Label encoding involves assigning a unique integer to each category in your categorical variable. For instance, if you have five unique values, they could be assigned integers from 0 to 4.
Label encoding is simple and can work well with algorithms that can interpret ordinal relationships between the categories. For example, if your categories have a natural order (e.g., "Low," "Medium," "High"), label encoding can capture this relationship.
However, label encoding can be problematic for algorithms that may misinterpret the order as meaningful when it's not. Some algorithms, like decision trees, can handle label encoding without making assumptions about the ordinal nature of the data.
One-Hot Encoding:

One-hot encoding, also known as dummy encoding, creates binary columns for each category in your categorical variable. Each binary column represents the presence or absence of a particular category.
For 5 unique categories, one-hot encoding would create 5 binary columns, with a 1 indicating the presence of the category and 0 indicating its absence.
One-hot encoding ensures that the algorithm treats each category as an independent and non-ordinal value, preventing any assumption of a natural order.
It's especially useful for algorithms like linear regression, support vector machines, and neural networks that don't handle ordinal relationships well.

Q5. In a machine learning project, you have a dataset with 1000 rows and 5 columns. Two of the columns
are categorical, and the remaining three columns are numerical. If you were to use nominal encoding to
transform the categorical data, how many new columns would be created? Show your calculations.

When you use nominal encoding (also known as one-hot encoding) to transform categorical data, you create a new binary column for each unique category in the original categorical column. Each binary column represents the presence or absence of a specific category.

In your dataset, you have two categorical columns. To determine how many new columns would be created, you need to find the number of unique categories in each of these categorical columns and then add them together.

Let's assume the following:

Categorical Column 1 has 4 unique categories.
Categorical Column 2 has 6 unique categories.
Now, we calculate the number of new columns created:

For Categorical Column 1: 4 unique categories → 4 new binary columns

For Categorical Column 2: 6 unique categories → 6 new binary columns

Total new columns created = Number of new columns for Column 1 + Number of new columns for Column 2 = 4 + 6 = 10 new binary columns.

Q6. You are working with a dataset containing information about different types of animals, including their
species, habitat, and diet. Which encoding technique would you use to transform the categorical data into
a format suitable for machine learning algorithms? Justify your answer.

The choice of encoding technique for transforming categorical data in your animal dataset (including species, habitat, and diet) depends on the nature of the categorical variables and the machine learning algorithm you plan to use. Here are some considerations for each encoding technique:

Label Encoding:

Label encoding assigns a unique integer to each category in the categorical variable.
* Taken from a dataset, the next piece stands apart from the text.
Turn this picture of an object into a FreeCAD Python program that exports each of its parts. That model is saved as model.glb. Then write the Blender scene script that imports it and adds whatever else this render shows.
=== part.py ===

It works well when the variable has an ordinal relationship, meaning there's a natural order or hierarchy among the categories.
For example, if the "diet" category has values like "Herbivore," "Omnivore," and "Carnivore" with an implicit order, label encoding could represent them as 0, 1, and 2, respectively.
However, if there is no inherent order in your categorical variables, label encoding might not be appropriate, as it can introduce unintended ordinal relationships.
One-Hot Encoding:

One-hot encoding is a safe choice when dealing with nominal categorical variables, where categories have no natural order. It creates binary columns for each category, representing their presence or absence.
For example, if you have "Habitat" with categories like "Forest," "Desert," and "Ocean," one-hot encoding would create separate binary columns for each habitat.
One-hot encoding ensures that the machine learning algorithm treats each category as independent and non-ordinal, which is often suitable for a broader range of models.
In the context of the animal dataset, here are some recommendations based on the typical nature of the categorical variables:

Species: This is unlikely to have a natural order, so one-hot encoding is generally a better choice. Each species should be represented as a separate binary column.
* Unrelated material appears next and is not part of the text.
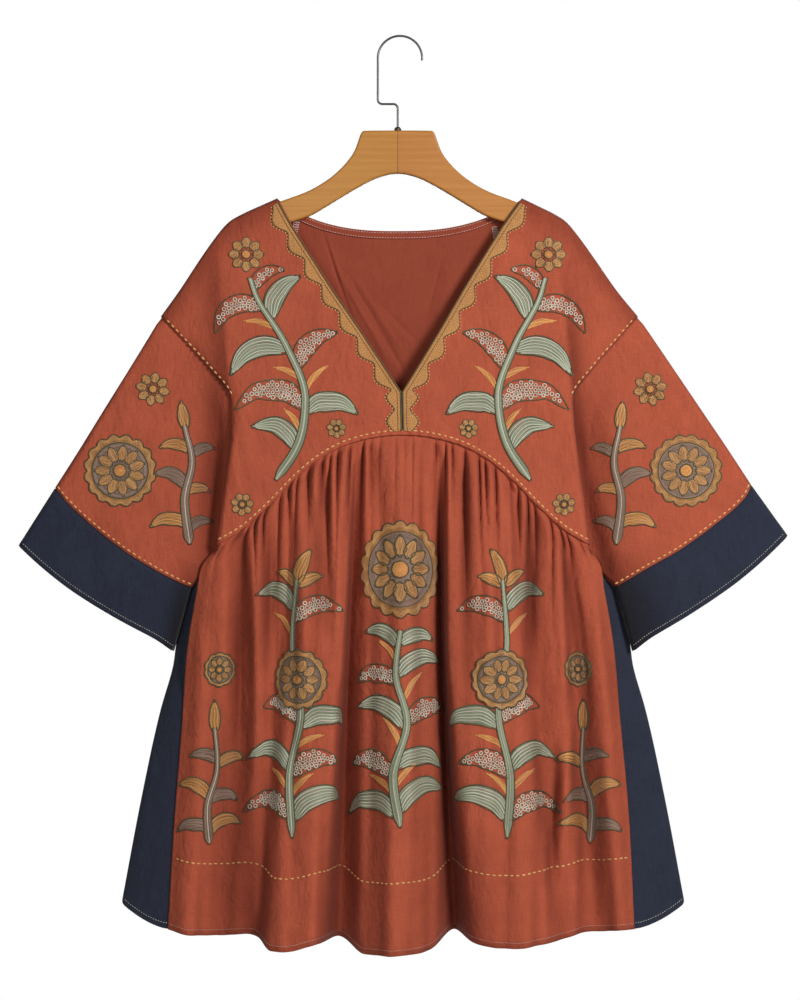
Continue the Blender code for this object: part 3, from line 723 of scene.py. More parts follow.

Habitat: Habitats are typically nominal in nature, with no inherent order. Therefore, one-hot encoding is suitable for this variable.

Diet: Diet types like "Herbivore," "Omnivore," and "Carnivore" can be ordinal if there is a clear hierarchy (e.g., herbivores eat plants, omnivores eat both plants and animals, carnivores eat only animals). In this case, you could consider label encoding, but make sure your machine learning algorithm can handle ordinal data correctly. If there is no inherent order, one-hot encoding is the safer choice.

Q7.You are working on a project that involves predicting customer churn for a telecommunications
company. You have a dataset with 5 features, including the customer's gender, age, contract type,
monthly charges, and tenure. Which encoding technique(s) would you use to transform the categorical
data into numerical data? Provide a step-by-step explanation of how you would implement the encoding.

In this project involving the prediction of customer churn for a telecommunications company, you have a dataset with both numerical and categorical features. To transform the categorical data into numerical data, you can use encoding techniques. Here's a step-by-step explanation of how you might implement the encoding for each of the categorical features:

Gender (Binary Categorical):

The "Gender" feature typically has two categories, such as "Male" and "Female."
You can use Label Encoding for this feature because there is an implicit ordinal relationship, and the algorithm can interpret it as 0 or 1.
Implement Label Encoding:
"Male" → 0
"Female" → 1
Contract Type (Multi-Class Categorical):

The "Contract Type" feature may have multiple categories, such as "Month-to-Month," "One Year," and "Two Year."
Since there is no inherent order or ranking between these categories, one-hot encoding (or dummy encoding) is suitable.
Implement One-Hot Encoding:
Create separate binary columns for each category, such as "Month-to-Month," "One Year," and "Two Year."
Each column will indicate the presence or absence of a specific contract type for each customer.
Monthly Charges and Tenure (Numerical Features):

"Monthly Charges" and "Tenure" are already in numerical format, so there's no need for encoding. These features can be used as they are.
After applying these encoding techniques, you will have a dataset with the following structure:

"Gender" will be represented as a single numeric column (0 or 1).
"Contract Type" will be represented as multiple binary columns using one-hot encoding.
"Monthly Charges" and "Tenure" will remain as numerical features.